_Directions_
Copy nothing but the lines below running from the line containing "stands on it" through the line containing "cad_parts[obj.name] = obj", both end lines included.

▼

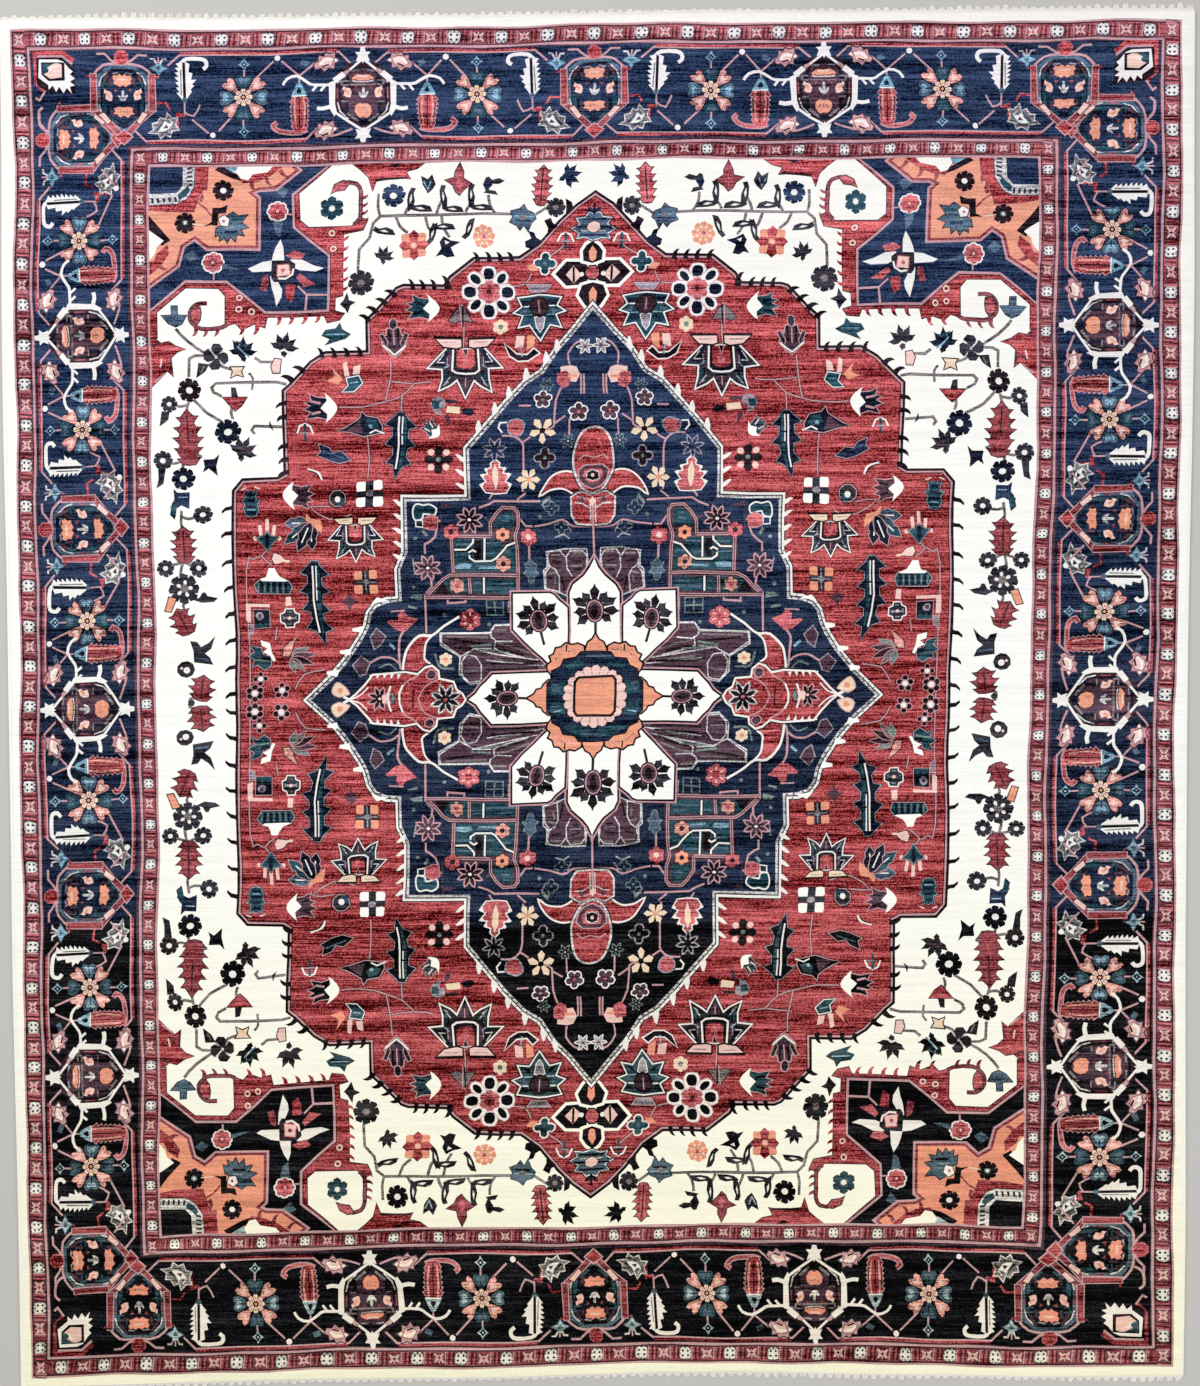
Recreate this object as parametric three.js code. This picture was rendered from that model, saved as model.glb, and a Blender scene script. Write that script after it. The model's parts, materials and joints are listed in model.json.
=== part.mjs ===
// Hand-knotted room-size rug, lying flat: one pile slab and two flat-woven ends with a worn fringe.
// Millimetres. +X runs across the rug, +Y along it, +Z up from the surface that it lies on.
import * as THREE from 'three';

// Driving sizes
const RUG_THICKNESS = 8;
const ROUNDED_EDGE = 2.5;
const EDGE_UNDERCUT = 0.8;
const SIDE_STEPS = 68;
const END_STEPS = 60;

// End finish: a narrow flat-woven strip, with warp ends worn to short locks
const PIECE_GAP = 0.3;
const WEB_WIDTH = 5;
const WEB_THICKNESS = 2.2;
const LOCKS_PER_END = 130;
const LOCK_SHARE_OF_PITCH = 0.8;
const LOCK_TIP_SHARE = 0.55;
const LOCK_UNEVENNESS = 5;
const SHORTEST_LOCK = 2.4;

// Where the long edges lie at places along the rug, with the middle of its pattern as zero
const SIDE_EDGES = [
  { y: -1420, left: -1215, right: 1226 },
  { y: -1105, left: -1215, right: 1228 },
  { y: -820, left: -1217, right: 1226 },
  { y: -540, left: -1219, right: 1224 },
  { y: -260, left: -1218, right: 1224 },
  { y: 25, left: -1218, right: 1224 },
  { y: 300, left: -1218, right: 1226 },
  { y: 580, left: -1220, right: 1230 },
  { y: 860, left: -1219, right: 1232 },
  { y: 1120, left: -1215, right: 1230 },
  { y: 1420, left: -1214, right: 1229 },
];

// Where the pile ends at places across the rug, and how far the worn fringe reaches past it
const END_EDGES = [
  { x: -1220, bottom: -1431, top: 1407, bottomReach: 12, topReach: 8 },
  { x: -950, bottom: -1424, top: 1406, bottomReach: 13, topReach: 15 },
  { x: -700, bottom: -1417, top: 1405, bottomReach: 11, topReach: 13.5 },
  { x: -450, bottom: -1414, top: 1407, bottomReach: 10.5, topReach: 12 },
  { x: -200, bottom: -1412, top: 1408, bottomReach: 9, topReach: 12 },
  { x: 0, bottom: -1406, top: 1411, bottomReach: 11, topReach: 13.5 },
  { x: 190, bottom: -1402, top: 1415, bottomReach: 12.5, topReach: 8.5 },
  { x: 370, bottom: -1403, top: 1414, bottomReach: 13.5, topReach: 9.5 },
  { x: 560, bottom: -1407, top: 1413, bottomReach: 16, topReach: 9.5 },
  { x: 750, bottom: -1410, top: 1414, bottomReach: 11, topReach: 13.5 },
  { x: 950, bottom: -1414, top: 1415, bottomReach: 12, topReach: 11.5 },
  { x: 1230, bottom: -1414, top: 1414, bottomReach: 15.5, topReach: 17 },
];

// Smooth curve through one column of a table, read at a place along its key column
function readTable(rows, key, column, at) {
  const last = rows.length - 2;
  let index = rows.findIndex((row) => row[key] > at) - 1;
  if (index < 0) {
    index = at < rows[0][key] ? 0 : last;
  }
  const slopeAt = (i) => {
    const before = rows[Math.max(i - 1, 0)];
    const after = rows[Math.min(i + 1, rows.length - 1)];
    return (after[column] - before[column]) / (after[key] - before[key]);
  };
  const from = rows[index];
  const to = rows[index + 1];
  const span = to[key] - from[key];
  const t = (at - from[key]) / span;
  const t2 = t * t;
  const t3 = t2 * t;
  return (2 * t3 - 3 * t2 + 1) * from[column] + (t3 - 2 * t2 + t) * span * slopeAt(index)
    + (3 * t2 - 2 * t3) * to[column] + (t3 - t2) * span * slopeAt(index + 1);
}

// Fixed unevenness between -0.5 and 0.5 for the lock of a given number
function uneven(number) {
  const wave = Math.sin(number * 12.9898) * 43758.5453;
  return wave - Math.floor(wave) - 0.5;
}

// The corners of the pile, where a side column and an end column meet
function cornerOf(side, end) {
  const sideSign = side === 'left' ? 0 : END_EDGES.length - 1;
  const endSign = end === 'bottom' ? 0 : SIDE_EDGES.length - 1;
  return { x: SIDE_EDGES[endSign][side], y: END_EDGES[sideSign][end] };
}

// Counter-clockwise outline of the pile, drawn in from its edge by an inset
function pileOutline(inset) {
  const bottomLeft = cornerOf('left', 'bottom');
  const bottomRight = cornerOf('right', 'bottom');
  const topRight = cornerOf('right', 'top');
  const topLeft = cornerOf('left', 'top');
  const points = [];
  const mix = (a, b, t) => a + (b - a) * t;
  for (let step = 0; step < END_STEPS; step += 1) {
    const x = mix(bottomLeft.x + inset, bottomRight.x - inset, step / END_STEPS);
    points.push(new THREE.Vector2(x, readTable(END_EDGES, 'x', 'bottom', x) + inset));
  }
  for (let step = 0; step < SIDE_STEPS; step += 1) {
    const y = mix(bottomRight.y + inset, topRight.y - inset, step / SIDE_STEPS);
    points.push(new THREE.Vector2(readTable(SIDE_EDGES, 'y', 'right', y) - inset, y));
  }
  for (let step = 0; step < END_STEPS; step += 1) {
    const x = mix(topRight.x - inset, topLeft.x + inset, step / END_STEPS);
    points.push(new THREE.Vector2(x, readTable(END_EDGES, 'x', 'top', x) - inset));
  }
  for (let step = 0; step < SIDE_STEPS; step += 1) {
    const y = mix(topLeft.y - inset, bottomLeft.y + inset, step / SIDE_STEPS);
    points.push(new THREE.Vector2(readTable(SIDE_EDGES, 'y', 'left', y) + inset, y));
  }
  return points;
}

// Closed body through a stack of like outlines, with the same flat face below and above
function stackedBody(layers, faceTriangles) {
  const count = layers[0].outline.length;
  const positions = [];
  for (const layer of layers) {
    for (const point of layer.outline) {
      positions.push(point.x, point.y, layer.z);
    }
  }
  const indices = [];
  for (let level = 0; level < layers.length - 1; level += 1) {
    const low = level * count;
    const high = low + count;
    for (let i = 0; i < count; i += 1) {
      const next = (i + 1) % count;
      indices.push(low + i, low + next, high + next);
      indices.push(low + i, high + next, high + i);
    }
  }
  const highest = (layers.length - 1) * count;
  for (const [a, b, c] of faceTriangles) {
    indices.push(c, b, a);
    indices.push(highest + a, highest + b, highest + c);
  }
  const geometry = new THREE.BufferGeometry();
  geometry.setAttribute('position', new THREE.Float32BufferAttribute(positions, 3));
  geometry.setIndex(indices);
  geometry.computeVertexNormals();
  return geometry;
}

// Foundation and pile with their overcast sides, in one solid with a rounded top edge
function makePile() {
  const shoulder = RUG_THICKNESS - ROUNDED_EDGE;
  const layers = [
    { outline: pileOutline(EDGE_UNDERCUT), z: 0 },
    { outline: pileOutline(0), z: EDGE_UNDERCUT * 2 },
    { outline: pileOutline(0), z: shoulder },
    { outline: pileOutline(ROUNDED_EDGE * 0.3), z: shoulder + ROUNDED_EDGE * 0.7 },
    { outline: pileOutline(ROUNDED_EDGE), z: RUG_THICKNESS },
  ];
  const geometry = stackedBody(layers, THREE.ShapeUtils.triangulateShape(layers[0].outline, []));
  const wool = new THREE.MeshStandardMaterial({ color: 0x7a3038, roughness: 0.95, metalness: 0 });
  const pile = new THREE.Mesh(geometry, wool);
  pile.name = 'knotted_pile';
  return pile;
}

// Root and tip points of the locks of one end, each read off the pile's own uneven end
function endLocks(end, outward, left, pitch) {
  const rootLine = (x) => readTable(END_EDGES, 'x', end, x) + outward * PIECE_GAP;
  const locks = [];
  for (let lock = 0; lock < LOCKS_PER_END; lock += 1) {
    const number = lock + (outward > 0 ? 0 : LOCKS_PER_END);
    const start = left + pitch * lock;
    const middle = start + pitch / 2;
    const root = pitch * LOCK_SHARE_OF_PITCH / 2;
    const tip = root * (LOCK_TIP_SHARE + 0.4 * uneven(number + 0.3));
    const lean = middle + root * 0.5 * uneven(number + 0.7);
    const reach = readTable(END_EDGES, 'x', `${end}Reach`, middle) + LOCK_UNEVENNESS * uneven(number);
    const length = Math.max(reach, WEB_WIDTH + SHORTEST_LOCK);
    const webY = rootLine(middle) + outward * WEB_WIDTH;
    const tipY = rootLine(middle) + outward * length;
    locks.push({
      start: new THREE.Vector2(start, rootLine(start)),
      leftRoot: new THREE.Vector2(middle - root, webY),
      leftTip: new THREE.Vector2(lean - tip, tipY),
      rightTip: new THREE.Vector2(lean + tip, tipY),
      rightRoot: new THREE.Vector2(middle + root, webY),
    });
  }
  const right = left + pitch * LOCKS_PER_END;
  return { locks, end: new THREE.Vector2(right, rootLine(right)) };
}

// One flat-woven end strip and its locks, level on the surface
function makeEndStrip(end) {
  const outward = end === 'top' ? 1 : -1;
  const left = cornerOf('left', end).x + EDGE_UNDERCUT;
  const right = cornerOf('right', end).x - EDGE_UNDERCUT;
  const row = endLocks(end, outward, left, (right - left) / LOCKS_PER_END);
  const outline = [...row.locks.map((lock) => lock.start), row.end];
  for (const lock of row.locks.toReversed()) {
    outline.push(lock.rightRoot, lock.rightTip, lock.leftTip, lock.leftRoot);
  }
  const triangles = [];
  for (let lock = 0; lock < LOCKS_PER_END; lock += 1) {
    const start = lock;
    const rightRoot = LOCKS_PER_END + 1 + 4 * (LOCKS_PER_END - 1 - lock);
    const [rightTip, leftTip, leftRoot] = [rightRoot + 1, rightRoot + 2, rightRoot + 3];
    triangles.push([start, start + 1, rightRoot], [start, rightRoot, leftRoot]);
    triangles.push([leftRoot, rightRoot, rightTip], [leftRoot, rightTip, leftTip]);
    if (lock > 0) {
      triangles.push([start, leftRoot, leftRoot + 1]);
    }
  }
  if (outward < 0) {
    const last = outline.length - 1;
    outline.reverse();
    triangles.forEach((corners, i) => {
      triangles[i] = corners.map((corner) => last - corner).reverse();
    });
  }
  const geometry = stackedBody([{ outline, z: 0 }, { outline, z: WEB_THICKNESS }], triangles);
  const warp = new THREE.MeshStandardMaterial({ color: 0xe9e2d2, roughness: 0.95, metalness: 0 });
  const strip = new THREE.Mesh(geometry, warp);
  strip.name = `${end}_end_fringe`;
  return strip;
}

// The whole rug, moved so that its box is centred on the origin and stands on it
const rug = new THREE.Group();
rug.add(makePile(), makeEndStrip('top'), makeEndStrip('bottom'));
const box = new THREE.Box3().setFromObject(rug);
rug.position.x = -(box.min.x + box.max.x) / 2;
rug.position.y = -(box.min.y + box.max.y) / 2;
rug.updateMatrixWorld(true);

export default rug;
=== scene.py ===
"""Looks of a hand-knotted wool rug that lies flat.

The pattern is a chart of flat coloured areas, counted in knots from the middle of the
medallion. Later areas lie over earlier ones. One triangulation joins them all into the pile's
surface, and each triangle is knotted in the dye of its topmost area.
"""

import json
import math
from collections import namedtuple

import bpy
import numpy as np
from mathutils import Euler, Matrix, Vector
from mathutils.geometry import delaunay_2d_cdt

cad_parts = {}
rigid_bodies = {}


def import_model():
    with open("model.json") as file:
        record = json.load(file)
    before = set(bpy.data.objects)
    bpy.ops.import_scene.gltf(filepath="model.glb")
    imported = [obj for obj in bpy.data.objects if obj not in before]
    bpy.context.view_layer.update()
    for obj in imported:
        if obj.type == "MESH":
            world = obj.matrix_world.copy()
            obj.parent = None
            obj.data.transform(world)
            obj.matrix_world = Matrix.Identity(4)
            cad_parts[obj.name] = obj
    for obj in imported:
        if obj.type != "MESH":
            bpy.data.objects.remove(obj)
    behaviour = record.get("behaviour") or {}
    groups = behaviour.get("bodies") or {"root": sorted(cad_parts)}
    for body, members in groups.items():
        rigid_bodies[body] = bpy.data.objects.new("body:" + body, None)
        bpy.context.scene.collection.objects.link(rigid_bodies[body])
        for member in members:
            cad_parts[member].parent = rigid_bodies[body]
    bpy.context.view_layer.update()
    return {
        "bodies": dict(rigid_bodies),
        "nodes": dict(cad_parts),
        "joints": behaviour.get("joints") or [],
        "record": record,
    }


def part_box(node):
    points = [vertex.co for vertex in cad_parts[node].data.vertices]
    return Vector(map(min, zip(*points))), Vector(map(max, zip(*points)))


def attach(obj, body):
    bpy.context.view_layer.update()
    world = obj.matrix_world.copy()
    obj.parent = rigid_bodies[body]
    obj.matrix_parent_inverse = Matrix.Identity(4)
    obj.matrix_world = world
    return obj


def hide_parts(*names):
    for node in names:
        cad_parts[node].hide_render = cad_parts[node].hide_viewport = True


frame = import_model()


# Drawing kit: painted areas of the pattern in knots, u to the right and v up from the medallion's middle
AREAS = []
SHARPEST_EDGE = 0.45
SHARPEST_BEND = 0.5
ON_MIDDLE = 0.01
DOT_TURN = 22
EVERYWHERE = [(1, 1), (-1, 1), (1, -1), (-1, -1)]
UP_AND_DOWN = [(1, 1), (1, -1)]
SIDEWAYS = [(1, 1), (-1, 1)]


def grown(points, width):
    """The polygon with its edge moved out by a width."""
    count = len(points)
    turning = sum(points[i - 1][0] * points[i][1] - points[i][0] * points[i - 1][1] for i in range(count))
    out = math.copysign(width, turning)
    moved = []
    for i, (u, v) in enumerate(points):
        du1, dv1 = direction(points[i - 1], (u, v))
        du2, dv2 = direction((u, v), points[(i + 1) % count])
        sharp = max(1 + du1 * du2 + dv1 * dv2, SHARPEST_EDGE)
        moved.append((u + out * (dv1 + dv2) / sharp, v - out * (du1 + du2) / sharp))
    return moved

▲

_Solution to this task_
// The whole rug, moved so that its box is centred on the origin and stands on it
const rug = new THREE.Group();
rug.add(makePile(), makeEndStrip('top'), makeEndStrip('bottom'));
const box = new THREE.Box3().setFromObject(rug);
rug.position.x = -(box.min.x + box.max.x) / 2;
rug.position.y = -(box.min.y + box.max.y) / 2;
rug.updateMatrixWorld(true);

export default rug;
=== scene.py ===
"""Looks of a hand-knotted wool rug that lies flat.

The pattern is a chart of flat coloured areas, counted in knots from the middle of the
medallion. Later areas lie over earlier ones. One triangulation joins them all into the pile's
surface, and each triangle is knotted in the dye of its topmost area.
"""

import json
import math
from collections import namedtuple

import bpy
import numpy as np
from mathutils import Euler, Matrix, Vector
from mathutils.geometry import delaunay_2d_cdt

cad_parts = {}
rigid_bodies = {}


def import_model():
    with open("model.json") as file:
        record = json.load(file)
    before = set(bpy.data.objects)
    bpy.ops.import_scene.gltf(filepath="model.glb")
    imported = [obj for obj in bpy.data.objects if obj not in before]
    bpy.context.view_layer.update()
    for obj in imported:
        if obj.type == "MESH":
            world = obj.matrix_world.copy()
            obj.parent = None
            obj.data.transform(world)
            obj.matrix_world = Matrix.Identity(4)
            cad_parts[obj.name] = obj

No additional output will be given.